Putting the two figures side by side also reveals my least favorite part of the Revoltech version: the head sculpt. Simply put, there is something wrong with Kaiyodo’s helmet sculpt… it is too square, and flat in all the wrong places. The eyes are a little squinty, and the shape of the mask and jawline are wonky. Hasbro’s finish and build quality are worse, but the helmet sculpt is far superior, and looks like something a man’s head would actually fit in.
The second thing I do not like is the kneepads. This not-too-extreme pose with another six inch figure illustrates my problem with them. The knees feature a double-revolver joint, and the kneepads are attached to the upper leg by a small revolver in a similar way to how the shoulderpads work. The problem is, because the kneepads are attached to the upper leg instead of the shin, you get an ugly gap that shows off way too much of the knee revolver joint, and is inaccurate to how the knees on the movie suit work. Every other movie suit figure makes the kneepad an extension of the shin, or accurately makes the armor plate part of the knee articulation unit, either of which would look better than Kaiyodo’s solution.
The third thing is minor, and not really a problem. Because of how the neck is jointed, it can extend inhumanely long. Bizarre.

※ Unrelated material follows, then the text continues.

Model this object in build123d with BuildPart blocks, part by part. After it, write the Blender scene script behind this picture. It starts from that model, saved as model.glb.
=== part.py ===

Despite some weird choices and minor sculpt issues, the Revoltech version of Iron Man is well made, and does exactly what it sets out to do. It makes a great desk figure, and is a blast to pose. It is not the best looking rendition of the movie suit, but is more fun than the Hasbro six inch releases. You can pick up a Revoltech Iron Man from for $58, which is… kind of a lot. If you were only going to pick up one six inch Iron Man figure, however, the well done articulation and added effect parts make for a nice complete package. The paint, sculpt, and overall finish are far above anything you could pick up for less right now, so if that matters to you, this is the one to get. I like what it brings to the table, and think it stands out amongst the pantheon of non-Hot Toys Iron Man releases.